◆ Instruction
Please set down exactly the lines of the listing below from the line containing "What build123d script" through the line containing "bottom_slot = 3.0", both lines included, leaving out all other lines.

◆ Data supplied
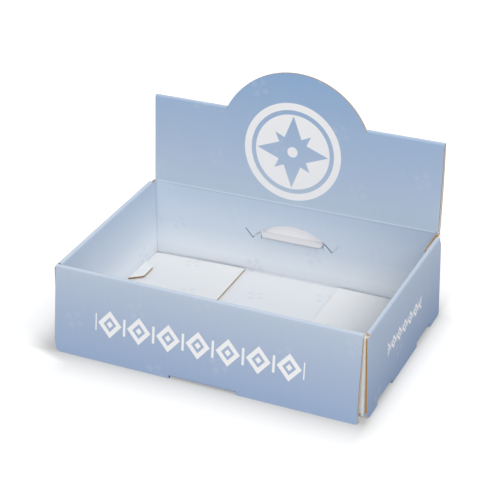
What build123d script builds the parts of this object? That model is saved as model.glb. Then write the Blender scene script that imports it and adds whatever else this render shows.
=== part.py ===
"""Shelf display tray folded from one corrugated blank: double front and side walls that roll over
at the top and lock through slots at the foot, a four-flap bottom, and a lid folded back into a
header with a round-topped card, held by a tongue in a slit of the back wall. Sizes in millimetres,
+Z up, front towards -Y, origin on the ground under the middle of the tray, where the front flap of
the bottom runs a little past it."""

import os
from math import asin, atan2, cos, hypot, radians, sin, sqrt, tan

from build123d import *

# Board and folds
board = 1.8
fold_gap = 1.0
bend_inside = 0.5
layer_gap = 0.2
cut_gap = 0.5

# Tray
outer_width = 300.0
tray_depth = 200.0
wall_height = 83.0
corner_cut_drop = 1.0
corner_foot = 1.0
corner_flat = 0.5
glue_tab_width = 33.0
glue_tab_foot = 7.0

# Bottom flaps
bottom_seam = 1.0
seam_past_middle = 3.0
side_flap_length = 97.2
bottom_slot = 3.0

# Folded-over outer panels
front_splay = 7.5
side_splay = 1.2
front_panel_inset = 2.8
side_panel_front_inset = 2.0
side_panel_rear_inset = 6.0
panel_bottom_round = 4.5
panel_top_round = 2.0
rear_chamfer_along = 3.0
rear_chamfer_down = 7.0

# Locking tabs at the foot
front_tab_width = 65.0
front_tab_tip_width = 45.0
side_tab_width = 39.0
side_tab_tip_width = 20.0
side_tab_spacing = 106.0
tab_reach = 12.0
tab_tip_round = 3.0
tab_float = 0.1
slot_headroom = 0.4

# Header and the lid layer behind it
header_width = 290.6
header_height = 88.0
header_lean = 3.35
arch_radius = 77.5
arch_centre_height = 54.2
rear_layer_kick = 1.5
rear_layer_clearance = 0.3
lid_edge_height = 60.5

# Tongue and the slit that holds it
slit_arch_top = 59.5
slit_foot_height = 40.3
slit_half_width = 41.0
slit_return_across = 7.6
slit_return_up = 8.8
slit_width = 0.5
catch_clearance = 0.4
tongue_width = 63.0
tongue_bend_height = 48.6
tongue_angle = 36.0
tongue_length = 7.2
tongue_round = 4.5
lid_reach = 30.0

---

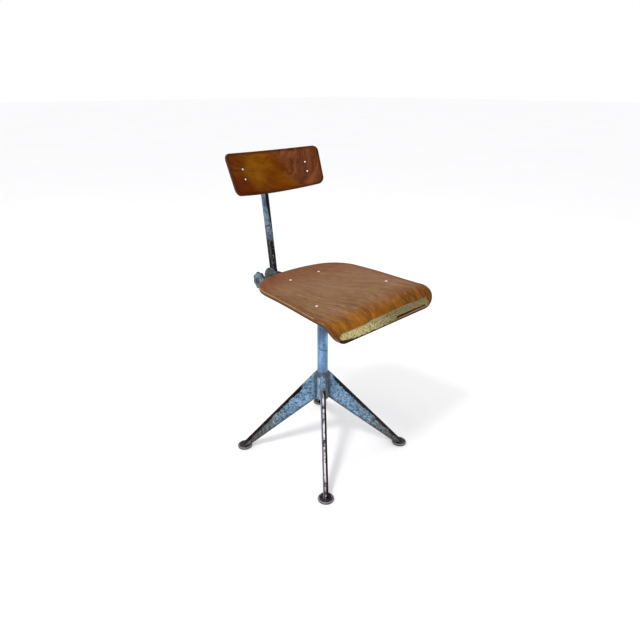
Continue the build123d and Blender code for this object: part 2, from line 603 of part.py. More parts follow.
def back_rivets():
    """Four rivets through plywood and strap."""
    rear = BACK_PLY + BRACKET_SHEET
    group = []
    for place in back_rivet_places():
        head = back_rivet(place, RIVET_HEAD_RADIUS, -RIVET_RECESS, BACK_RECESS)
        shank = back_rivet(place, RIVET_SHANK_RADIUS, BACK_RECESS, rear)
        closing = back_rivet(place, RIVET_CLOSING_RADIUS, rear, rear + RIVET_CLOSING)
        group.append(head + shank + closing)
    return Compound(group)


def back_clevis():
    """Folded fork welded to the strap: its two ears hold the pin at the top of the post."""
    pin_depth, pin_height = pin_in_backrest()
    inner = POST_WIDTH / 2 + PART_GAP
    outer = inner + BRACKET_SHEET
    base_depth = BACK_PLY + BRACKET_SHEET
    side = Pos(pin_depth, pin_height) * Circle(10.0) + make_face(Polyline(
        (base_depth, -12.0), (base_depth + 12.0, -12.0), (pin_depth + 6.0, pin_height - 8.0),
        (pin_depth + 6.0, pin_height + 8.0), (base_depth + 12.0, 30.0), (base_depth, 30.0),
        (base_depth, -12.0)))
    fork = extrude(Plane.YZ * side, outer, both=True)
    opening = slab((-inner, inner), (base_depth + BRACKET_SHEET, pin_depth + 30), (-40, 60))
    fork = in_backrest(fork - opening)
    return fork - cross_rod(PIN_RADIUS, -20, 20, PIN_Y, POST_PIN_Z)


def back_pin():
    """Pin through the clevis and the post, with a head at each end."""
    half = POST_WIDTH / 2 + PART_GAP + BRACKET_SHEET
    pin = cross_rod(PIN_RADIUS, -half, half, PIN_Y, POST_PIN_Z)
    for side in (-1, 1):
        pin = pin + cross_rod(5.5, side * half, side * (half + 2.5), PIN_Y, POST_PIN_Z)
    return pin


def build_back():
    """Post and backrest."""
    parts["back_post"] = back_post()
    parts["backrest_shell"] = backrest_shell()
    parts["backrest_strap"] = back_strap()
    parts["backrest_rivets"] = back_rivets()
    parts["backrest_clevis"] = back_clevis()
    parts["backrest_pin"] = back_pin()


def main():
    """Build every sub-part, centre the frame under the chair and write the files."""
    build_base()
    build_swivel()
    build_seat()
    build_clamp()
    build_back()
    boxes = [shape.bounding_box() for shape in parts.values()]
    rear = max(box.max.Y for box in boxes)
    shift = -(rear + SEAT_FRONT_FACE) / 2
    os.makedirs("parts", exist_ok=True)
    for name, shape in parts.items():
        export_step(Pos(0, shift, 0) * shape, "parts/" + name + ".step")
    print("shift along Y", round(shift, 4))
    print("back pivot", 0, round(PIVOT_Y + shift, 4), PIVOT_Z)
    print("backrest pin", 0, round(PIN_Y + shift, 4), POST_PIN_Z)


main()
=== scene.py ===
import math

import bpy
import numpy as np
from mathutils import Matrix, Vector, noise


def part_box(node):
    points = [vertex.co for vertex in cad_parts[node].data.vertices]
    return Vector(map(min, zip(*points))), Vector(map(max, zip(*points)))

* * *

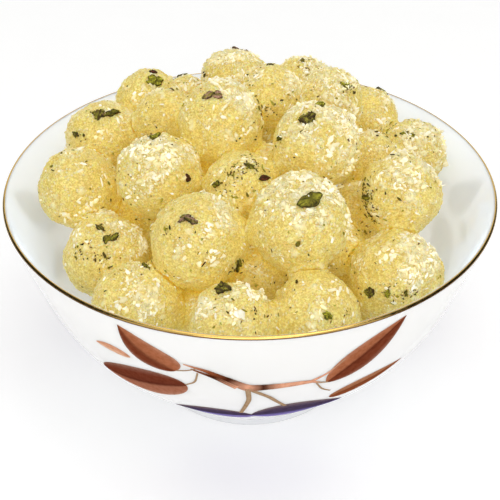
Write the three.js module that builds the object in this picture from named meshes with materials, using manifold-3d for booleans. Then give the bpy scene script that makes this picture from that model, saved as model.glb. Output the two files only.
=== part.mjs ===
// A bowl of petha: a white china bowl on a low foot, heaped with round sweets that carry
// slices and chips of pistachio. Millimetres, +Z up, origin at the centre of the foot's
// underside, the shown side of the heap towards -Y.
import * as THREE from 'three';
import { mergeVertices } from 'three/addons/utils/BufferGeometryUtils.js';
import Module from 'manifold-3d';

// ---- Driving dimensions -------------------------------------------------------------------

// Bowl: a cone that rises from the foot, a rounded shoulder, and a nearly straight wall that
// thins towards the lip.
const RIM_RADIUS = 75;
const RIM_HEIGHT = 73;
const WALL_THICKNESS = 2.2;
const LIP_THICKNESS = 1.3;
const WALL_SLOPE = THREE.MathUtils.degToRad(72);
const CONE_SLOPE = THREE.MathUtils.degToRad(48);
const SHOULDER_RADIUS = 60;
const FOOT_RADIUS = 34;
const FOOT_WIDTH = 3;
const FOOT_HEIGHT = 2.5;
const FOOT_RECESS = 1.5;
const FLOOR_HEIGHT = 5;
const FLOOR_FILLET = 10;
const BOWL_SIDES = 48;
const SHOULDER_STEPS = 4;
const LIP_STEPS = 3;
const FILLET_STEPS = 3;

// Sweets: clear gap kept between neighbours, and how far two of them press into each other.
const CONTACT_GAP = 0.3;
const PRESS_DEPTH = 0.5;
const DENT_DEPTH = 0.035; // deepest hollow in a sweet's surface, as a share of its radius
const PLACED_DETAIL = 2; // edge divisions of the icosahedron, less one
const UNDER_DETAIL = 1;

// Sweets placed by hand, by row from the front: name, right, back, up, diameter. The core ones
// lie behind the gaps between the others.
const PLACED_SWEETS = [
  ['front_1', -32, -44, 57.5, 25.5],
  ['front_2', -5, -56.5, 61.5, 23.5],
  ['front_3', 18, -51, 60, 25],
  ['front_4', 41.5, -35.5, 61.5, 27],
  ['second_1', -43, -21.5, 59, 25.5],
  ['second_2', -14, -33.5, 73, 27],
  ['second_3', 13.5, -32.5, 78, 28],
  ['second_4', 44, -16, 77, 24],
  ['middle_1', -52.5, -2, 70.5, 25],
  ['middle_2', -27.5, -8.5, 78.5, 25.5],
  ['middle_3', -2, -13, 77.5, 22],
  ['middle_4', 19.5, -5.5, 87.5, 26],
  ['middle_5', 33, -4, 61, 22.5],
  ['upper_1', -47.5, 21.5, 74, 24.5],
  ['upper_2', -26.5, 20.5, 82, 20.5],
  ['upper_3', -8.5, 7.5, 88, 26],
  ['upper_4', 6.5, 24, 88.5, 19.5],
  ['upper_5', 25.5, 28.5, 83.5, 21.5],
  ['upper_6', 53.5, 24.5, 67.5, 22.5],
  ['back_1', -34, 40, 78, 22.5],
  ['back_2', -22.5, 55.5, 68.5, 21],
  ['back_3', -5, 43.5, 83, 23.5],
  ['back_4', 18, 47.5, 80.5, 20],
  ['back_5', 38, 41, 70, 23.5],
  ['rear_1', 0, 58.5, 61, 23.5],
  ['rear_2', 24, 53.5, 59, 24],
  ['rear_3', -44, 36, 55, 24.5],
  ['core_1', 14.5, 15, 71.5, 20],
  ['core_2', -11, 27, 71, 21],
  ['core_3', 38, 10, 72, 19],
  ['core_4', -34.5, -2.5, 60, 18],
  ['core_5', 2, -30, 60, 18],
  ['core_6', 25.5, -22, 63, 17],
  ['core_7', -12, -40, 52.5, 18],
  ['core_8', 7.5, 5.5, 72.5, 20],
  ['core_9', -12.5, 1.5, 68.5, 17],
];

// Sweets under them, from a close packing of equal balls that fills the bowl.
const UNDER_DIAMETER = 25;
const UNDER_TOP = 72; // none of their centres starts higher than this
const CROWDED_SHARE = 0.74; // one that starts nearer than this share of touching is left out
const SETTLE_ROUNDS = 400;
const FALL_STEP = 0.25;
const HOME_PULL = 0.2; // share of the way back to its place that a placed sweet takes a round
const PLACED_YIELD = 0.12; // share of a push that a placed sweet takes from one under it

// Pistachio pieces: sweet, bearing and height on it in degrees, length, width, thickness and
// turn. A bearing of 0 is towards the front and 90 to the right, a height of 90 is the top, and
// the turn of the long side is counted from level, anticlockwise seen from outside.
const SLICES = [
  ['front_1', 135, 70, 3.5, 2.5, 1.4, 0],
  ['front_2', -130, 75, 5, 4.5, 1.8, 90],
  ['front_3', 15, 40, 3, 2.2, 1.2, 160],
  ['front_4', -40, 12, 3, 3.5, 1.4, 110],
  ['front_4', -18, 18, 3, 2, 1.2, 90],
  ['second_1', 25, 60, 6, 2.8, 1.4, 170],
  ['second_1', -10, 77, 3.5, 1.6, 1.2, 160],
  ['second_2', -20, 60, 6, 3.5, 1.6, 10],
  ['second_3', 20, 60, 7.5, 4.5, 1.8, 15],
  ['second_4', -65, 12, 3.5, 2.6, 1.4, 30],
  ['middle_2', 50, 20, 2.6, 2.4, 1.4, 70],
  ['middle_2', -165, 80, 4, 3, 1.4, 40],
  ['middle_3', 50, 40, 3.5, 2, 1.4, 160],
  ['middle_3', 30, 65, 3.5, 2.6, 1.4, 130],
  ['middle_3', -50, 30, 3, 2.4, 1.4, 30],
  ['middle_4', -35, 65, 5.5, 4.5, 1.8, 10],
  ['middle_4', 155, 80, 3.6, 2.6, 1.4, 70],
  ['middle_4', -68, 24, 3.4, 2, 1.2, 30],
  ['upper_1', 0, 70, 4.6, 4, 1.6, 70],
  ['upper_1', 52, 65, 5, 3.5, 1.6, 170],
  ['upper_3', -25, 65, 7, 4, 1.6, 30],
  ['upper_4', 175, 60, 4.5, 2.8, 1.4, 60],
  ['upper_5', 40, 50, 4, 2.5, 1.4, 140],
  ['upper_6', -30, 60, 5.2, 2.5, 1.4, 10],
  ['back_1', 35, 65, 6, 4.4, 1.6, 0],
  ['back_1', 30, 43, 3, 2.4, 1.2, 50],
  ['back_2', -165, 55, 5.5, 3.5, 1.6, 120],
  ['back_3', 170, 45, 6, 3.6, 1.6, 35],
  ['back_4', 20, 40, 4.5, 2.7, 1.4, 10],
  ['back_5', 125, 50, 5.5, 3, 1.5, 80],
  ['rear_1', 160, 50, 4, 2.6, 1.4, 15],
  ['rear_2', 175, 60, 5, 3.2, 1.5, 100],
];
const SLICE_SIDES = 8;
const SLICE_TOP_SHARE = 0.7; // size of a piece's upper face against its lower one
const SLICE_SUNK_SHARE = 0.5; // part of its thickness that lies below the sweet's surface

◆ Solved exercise
What build123d script builds the parts of this object? That model is saved as model.glb. Then write the Blender scene script that imports it and adds whatever else this render shows.
=== part.py ===
"""Shelf display tray folded from one corrugated blank: double front and side walls that roll over
at the top and lock through slots at the foot, a four-flap bottom, and a lid folded back into a
header with a round-topped card, held by a tongue in a slit of the back wall. Sizes in millimetres,
+Z up, front towards -Y, origin on the ground under the middle of the tray, where the front flap of
the bottom runs a little past it."""

import os
from math import asin, atan2, cos, hypot, radians, sin, sqrt, tan

from build123d import *

# Board and folds
board = 1.8
fold_gap = 1.0
bend_inside = 0.5
layer_gap = 0.2
cut_gap = 0.5

# Tray
outer_width = 300.0
tray_depth = 200.0
wall_height = 83.0
corner_cut_drop = 1.0
corner_foot = 1.0
corner_flat = 0.5
glue_tab_width = 33.0
glue_tab_foot = 7.0

# Bottom flaps
bottom_seam = 1.0
seam_past_middle = 3.0
side_flap_length = 97.2
bottom_slot = 3.0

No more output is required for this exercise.